### What the task requires
Starting at the first line of the data below, write out each line exactly until you reach the line containing "flank_fin_heights = (2.5, 6.3)", and include that line too.

### Material
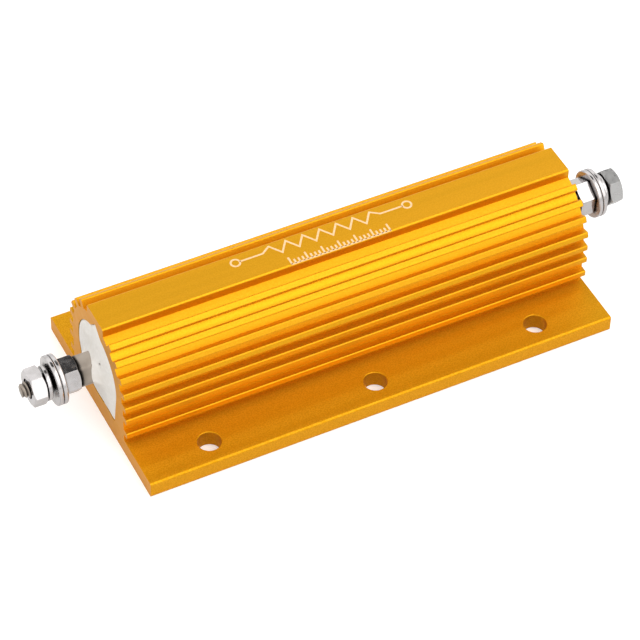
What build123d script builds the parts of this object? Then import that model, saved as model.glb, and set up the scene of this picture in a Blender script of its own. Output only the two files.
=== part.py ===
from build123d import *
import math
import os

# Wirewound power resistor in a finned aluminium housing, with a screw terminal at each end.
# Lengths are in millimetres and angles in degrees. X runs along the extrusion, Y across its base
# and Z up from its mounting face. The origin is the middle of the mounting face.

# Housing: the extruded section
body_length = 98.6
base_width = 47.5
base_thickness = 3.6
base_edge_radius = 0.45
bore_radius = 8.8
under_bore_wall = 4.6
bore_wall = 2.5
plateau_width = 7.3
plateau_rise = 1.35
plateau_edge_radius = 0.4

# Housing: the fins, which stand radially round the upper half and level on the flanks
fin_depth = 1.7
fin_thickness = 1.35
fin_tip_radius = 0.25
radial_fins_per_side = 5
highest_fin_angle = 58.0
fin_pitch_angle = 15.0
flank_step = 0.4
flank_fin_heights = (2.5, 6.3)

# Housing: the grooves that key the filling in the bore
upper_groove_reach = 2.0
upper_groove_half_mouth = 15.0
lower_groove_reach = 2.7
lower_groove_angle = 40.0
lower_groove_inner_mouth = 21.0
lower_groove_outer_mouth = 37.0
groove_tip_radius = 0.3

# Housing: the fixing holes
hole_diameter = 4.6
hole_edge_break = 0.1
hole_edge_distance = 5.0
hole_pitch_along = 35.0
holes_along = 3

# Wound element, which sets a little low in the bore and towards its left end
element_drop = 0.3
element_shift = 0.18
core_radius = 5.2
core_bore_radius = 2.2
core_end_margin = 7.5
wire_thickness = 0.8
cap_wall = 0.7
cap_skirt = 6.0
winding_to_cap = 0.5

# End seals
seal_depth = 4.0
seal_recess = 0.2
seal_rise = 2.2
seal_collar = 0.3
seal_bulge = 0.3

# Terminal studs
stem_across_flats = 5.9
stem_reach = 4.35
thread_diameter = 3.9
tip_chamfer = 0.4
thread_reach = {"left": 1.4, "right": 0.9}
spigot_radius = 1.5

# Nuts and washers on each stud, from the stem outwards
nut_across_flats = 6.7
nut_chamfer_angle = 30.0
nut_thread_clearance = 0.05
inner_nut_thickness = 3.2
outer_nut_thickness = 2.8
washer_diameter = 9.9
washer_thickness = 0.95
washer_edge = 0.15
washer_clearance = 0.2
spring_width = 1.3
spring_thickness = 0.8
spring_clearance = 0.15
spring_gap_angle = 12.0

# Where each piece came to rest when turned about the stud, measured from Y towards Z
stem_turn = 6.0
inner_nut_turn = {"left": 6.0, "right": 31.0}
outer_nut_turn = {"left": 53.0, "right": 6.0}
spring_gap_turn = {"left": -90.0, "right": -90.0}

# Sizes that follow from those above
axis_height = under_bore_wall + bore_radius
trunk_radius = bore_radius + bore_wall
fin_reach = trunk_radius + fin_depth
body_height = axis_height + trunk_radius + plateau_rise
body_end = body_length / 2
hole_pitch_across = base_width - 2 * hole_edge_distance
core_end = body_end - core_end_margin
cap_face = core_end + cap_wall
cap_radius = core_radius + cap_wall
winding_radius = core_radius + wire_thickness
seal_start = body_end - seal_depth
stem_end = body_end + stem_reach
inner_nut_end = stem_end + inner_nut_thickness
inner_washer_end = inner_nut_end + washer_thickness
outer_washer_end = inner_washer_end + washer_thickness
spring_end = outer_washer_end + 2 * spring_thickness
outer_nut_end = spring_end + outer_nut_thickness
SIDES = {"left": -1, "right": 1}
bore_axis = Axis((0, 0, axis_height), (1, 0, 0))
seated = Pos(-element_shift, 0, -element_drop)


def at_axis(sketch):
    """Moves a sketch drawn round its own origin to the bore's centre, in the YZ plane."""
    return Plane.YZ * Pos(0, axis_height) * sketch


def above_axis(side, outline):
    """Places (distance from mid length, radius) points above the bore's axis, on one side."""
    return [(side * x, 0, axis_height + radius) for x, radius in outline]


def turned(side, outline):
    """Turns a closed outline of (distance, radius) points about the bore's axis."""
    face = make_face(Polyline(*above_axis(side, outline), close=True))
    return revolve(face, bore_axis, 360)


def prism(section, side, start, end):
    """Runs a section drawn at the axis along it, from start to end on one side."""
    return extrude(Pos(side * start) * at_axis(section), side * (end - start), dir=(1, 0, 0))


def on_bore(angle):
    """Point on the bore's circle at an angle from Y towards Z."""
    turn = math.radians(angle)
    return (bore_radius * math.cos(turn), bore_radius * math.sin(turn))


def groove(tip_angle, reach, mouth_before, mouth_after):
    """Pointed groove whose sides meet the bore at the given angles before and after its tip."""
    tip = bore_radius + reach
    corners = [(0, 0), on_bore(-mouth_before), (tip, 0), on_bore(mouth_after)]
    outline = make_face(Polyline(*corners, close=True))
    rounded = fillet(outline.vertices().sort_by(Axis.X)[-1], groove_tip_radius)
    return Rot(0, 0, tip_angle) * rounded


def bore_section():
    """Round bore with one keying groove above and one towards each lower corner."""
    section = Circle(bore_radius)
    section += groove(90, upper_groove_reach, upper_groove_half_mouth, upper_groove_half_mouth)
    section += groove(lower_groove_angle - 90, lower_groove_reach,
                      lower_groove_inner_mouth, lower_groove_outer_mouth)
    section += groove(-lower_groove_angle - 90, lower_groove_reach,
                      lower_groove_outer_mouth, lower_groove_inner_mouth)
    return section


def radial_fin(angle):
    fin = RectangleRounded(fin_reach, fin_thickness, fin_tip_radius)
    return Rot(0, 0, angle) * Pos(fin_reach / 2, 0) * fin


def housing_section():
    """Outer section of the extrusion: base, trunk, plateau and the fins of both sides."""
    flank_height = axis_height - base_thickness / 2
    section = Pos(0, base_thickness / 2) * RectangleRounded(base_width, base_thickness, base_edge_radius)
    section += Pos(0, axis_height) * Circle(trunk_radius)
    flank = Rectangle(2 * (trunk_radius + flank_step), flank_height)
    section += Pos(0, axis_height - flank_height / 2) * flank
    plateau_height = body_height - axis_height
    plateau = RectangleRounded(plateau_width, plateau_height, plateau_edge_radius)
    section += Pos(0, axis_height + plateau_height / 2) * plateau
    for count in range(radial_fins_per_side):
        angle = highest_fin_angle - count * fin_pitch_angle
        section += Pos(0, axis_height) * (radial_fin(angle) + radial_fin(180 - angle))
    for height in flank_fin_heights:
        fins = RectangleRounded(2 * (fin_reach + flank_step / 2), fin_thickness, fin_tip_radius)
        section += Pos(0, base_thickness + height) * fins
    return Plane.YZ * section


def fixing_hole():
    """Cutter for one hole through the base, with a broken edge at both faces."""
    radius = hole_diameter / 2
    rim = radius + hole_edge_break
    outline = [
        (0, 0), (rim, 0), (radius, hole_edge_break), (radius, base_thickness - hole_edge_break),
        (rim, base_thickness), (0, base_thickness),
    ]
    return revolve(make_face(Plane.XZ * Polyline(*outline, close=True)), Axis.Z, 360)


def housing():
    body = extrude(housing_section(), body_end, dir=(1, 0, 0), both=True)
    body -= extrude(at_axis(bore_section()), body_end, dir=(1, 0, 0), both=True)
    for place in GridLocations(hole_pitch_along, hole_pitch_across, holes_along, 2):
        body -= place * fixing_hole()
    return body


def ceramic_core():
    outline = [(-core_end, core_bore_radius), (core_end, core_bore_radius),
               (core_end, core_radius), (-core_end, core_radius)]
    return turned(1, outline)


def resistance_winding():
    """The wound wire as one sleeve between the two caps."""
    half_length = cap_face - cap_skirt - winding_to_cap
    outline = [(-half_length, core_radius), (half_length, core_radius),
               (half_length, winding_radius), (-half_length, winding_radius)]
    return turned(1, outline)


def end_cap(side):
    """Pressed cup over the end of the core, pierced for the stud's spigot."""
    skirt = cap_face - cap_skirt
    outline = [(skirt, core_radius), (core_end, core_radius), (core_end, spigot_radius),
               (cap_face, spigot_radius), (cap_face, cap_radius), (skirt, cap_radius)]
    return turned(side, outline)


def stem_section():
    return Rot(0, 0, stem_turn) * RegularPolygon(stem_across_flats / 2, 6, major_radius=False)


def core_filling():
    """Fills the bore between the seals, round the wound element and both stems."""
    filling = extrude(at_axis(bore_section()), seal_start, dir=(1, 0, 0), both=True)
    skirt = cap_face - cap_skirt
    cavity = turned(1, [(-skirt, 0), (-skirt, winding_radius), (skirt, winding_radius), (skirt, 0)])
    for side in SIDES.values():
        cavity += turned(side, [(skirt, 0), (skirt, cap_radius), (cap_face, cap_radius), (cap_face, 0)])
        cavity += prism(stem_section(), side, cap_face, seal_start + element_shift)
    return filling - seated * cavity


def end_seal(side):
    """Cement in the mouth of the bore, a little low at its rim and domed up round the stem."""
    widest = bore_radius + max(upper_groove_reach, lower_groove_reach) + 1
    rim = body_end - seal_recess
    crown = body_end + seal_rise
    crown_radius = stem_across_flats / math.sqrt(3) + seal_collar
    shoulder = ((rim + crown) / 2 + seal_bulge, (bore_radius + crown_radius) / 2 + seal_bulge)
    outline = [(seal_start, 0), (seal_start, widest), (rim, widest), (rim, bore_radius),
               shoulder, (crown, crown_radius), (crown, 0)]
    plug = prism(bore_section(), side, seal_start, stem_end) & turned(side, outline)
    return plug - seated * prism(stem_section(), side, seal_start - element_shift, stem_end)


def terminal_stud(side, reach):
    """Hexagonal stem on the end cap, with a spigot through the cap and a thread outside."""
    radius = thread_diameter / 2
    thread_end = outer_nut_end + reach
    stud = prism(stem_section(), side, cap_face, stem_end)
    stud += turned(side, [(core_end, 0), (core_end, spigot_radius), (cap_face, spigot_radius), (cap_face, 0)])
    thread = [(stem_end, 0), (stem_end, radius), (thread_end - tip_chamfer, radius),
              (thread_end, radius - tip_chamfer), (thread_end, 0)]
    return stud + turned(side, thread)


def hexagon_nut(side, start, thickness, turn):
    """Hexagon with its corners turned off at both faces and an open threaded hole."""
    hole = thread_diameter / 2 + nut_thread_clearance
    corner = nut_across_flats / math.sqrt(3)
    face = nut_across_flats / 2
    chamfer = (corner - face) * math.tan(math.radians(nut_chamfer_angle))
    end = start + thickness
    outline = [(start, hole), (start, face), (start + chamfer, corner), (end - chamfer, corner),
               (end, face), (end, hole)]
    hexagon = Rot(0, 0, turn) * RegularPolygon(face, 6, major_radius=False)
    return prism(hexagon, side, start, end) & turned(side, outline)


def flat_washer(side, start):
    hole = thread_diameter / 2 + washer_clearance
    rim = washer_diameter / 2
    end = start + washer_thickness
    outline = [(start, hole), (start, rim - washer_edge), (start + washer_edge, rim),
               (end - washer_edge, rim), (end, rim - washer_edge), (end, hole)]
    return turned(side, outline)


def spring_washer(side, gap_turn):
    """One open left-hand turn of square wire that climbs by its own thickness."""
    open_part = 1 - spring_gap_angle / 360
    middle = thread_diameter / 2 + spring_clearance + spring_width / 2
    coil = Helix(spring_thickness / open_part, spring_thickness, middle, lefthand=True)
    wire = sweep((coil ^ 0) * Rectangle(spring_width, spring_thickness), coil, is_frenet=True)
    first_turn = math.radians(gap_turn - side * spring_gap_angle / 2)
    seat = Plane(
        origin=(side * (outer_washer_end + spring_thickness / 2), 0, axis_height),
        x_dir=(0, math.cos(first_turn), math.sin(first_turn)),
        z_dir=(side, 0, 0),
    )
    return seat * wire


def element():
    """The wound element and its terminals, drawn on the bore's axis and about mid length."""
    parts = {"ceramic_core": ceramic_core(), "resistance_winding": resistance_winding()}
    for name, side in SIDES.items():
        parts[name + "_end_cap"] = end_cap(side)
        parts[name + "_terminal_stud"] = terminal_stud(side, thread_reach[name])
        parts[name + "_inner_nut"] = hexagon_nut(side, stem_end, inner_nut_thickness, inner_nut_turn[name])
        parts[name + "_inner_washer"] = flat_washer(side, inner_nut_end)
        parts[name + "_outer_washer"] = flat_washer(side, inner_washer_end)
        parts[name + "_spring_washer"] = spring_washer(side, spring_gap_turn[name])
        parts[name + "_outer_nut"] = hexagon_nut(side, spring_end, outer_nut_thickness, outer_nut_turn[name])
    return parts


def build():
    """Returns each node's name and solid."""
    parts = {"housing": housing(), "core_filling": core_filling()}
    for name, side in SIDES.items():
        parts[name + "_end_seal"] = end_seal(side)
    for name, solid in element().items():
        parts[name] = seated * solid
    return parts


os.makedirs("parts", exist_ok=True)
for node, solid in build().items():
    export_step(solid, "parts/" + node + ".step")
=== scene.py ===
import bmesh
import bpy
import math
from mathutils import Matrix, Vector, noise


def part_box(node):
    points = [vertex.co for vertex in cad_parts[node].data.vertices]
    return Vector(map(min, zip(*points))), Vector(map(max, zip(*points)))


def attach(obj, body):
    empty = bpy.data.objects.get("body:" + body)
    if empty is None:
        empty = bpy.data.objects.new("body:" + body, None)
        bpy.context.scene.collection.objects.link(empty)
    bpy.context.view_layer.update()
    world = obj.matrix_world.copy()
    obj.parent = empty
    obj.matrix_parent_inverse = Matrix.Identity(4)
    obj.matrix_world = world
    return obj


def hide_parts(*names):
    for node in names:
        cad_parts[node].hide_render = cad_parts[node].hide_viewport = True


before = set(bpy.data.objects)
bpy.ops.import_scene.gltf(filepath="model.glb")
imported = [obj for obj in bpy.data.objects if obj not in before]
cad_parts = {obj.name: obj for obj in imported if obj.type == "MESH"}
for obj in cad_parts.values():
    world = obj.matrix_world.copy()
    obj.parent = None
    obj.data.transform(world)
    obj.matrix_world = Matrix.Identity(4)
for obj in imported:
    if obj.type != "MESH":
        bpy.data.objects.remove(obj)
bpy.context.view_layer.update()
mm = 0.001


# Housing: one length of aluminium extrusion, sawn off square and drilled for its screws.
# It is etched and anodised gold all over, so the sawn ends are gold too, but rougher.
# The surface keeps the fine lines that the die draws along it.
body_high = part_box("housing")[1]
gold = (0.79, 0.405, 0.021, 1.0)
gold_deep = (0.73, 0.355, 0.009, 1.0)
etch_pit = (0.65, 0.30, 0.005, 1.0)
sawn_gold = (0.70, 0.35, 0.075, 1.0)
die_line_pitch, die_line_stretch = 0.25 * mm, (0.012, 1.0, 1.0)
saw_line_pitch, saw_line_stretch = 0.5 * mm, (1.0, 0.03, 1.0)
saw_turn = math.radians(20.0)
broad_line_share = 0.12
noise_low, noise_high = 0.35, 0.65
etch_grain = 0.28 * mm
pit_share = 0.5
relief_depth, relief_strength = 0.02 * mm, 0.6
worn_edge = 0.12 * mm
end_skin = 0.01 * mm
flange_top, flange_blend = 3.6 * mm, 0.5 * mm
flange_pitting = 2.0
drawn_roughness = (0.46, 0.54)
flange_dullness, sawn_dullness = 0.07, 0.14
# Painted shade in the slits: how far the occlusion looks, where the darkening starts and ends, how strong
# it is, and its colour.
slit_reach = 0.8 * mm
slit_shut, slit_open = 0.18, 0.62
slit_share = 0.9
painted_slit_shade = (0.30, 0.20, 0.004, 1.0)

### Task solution
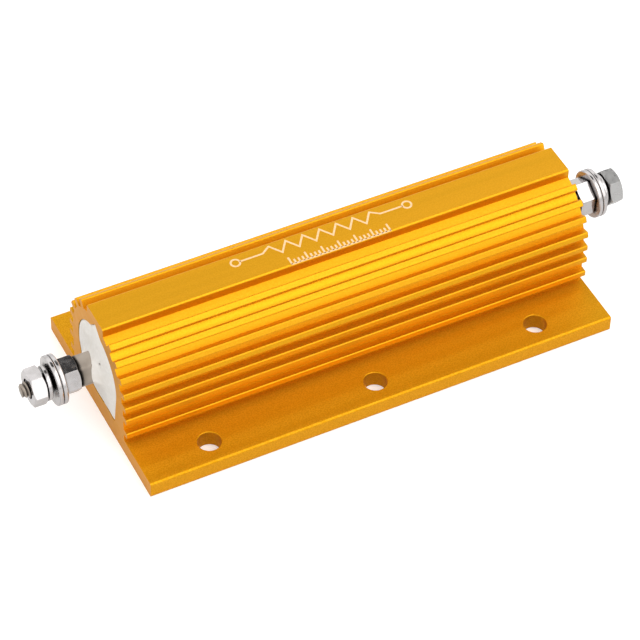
What build123d script builds the parts of this object? Then import that model, saved as model.glb, and set up the scene of this picture in a Blender script of its own. Output only the two files.
=== part.py ===
from build123d import *
import math
import os

# Wirewound power resistor in a finned aluminium housing, with a screw terminal at each end.
# Lengths are in millimetres and angles in degrees. X runs along the extrusion, Y across its base
# and Z up from its mounting face. The origin is the middle of the mounting face.

# Housing: the extruded section
body_length = 98.6
base_width = 47.5
base_thickness = 3.6
base_edge_radius = 0.45
bore_radius = 8.8
under_bore_wall = 4.6
bore_wall = 2.5
plateau_width = 7.3
plateau_rise = 1.35
plateau_edge_radius = 0.4

# Housing: the fins, which stand radially round the upper half and level on the flanks
fin_depth = 1.7
fin_thickness = 1.35
fin_tip_radius = 0.25
radial_fins_per_side = 5
highest_fin_angle = 58.0
fin_pitch_angle = 15.0
flank_step = 0.4
flank_fin_heights = (2.5, 6.3)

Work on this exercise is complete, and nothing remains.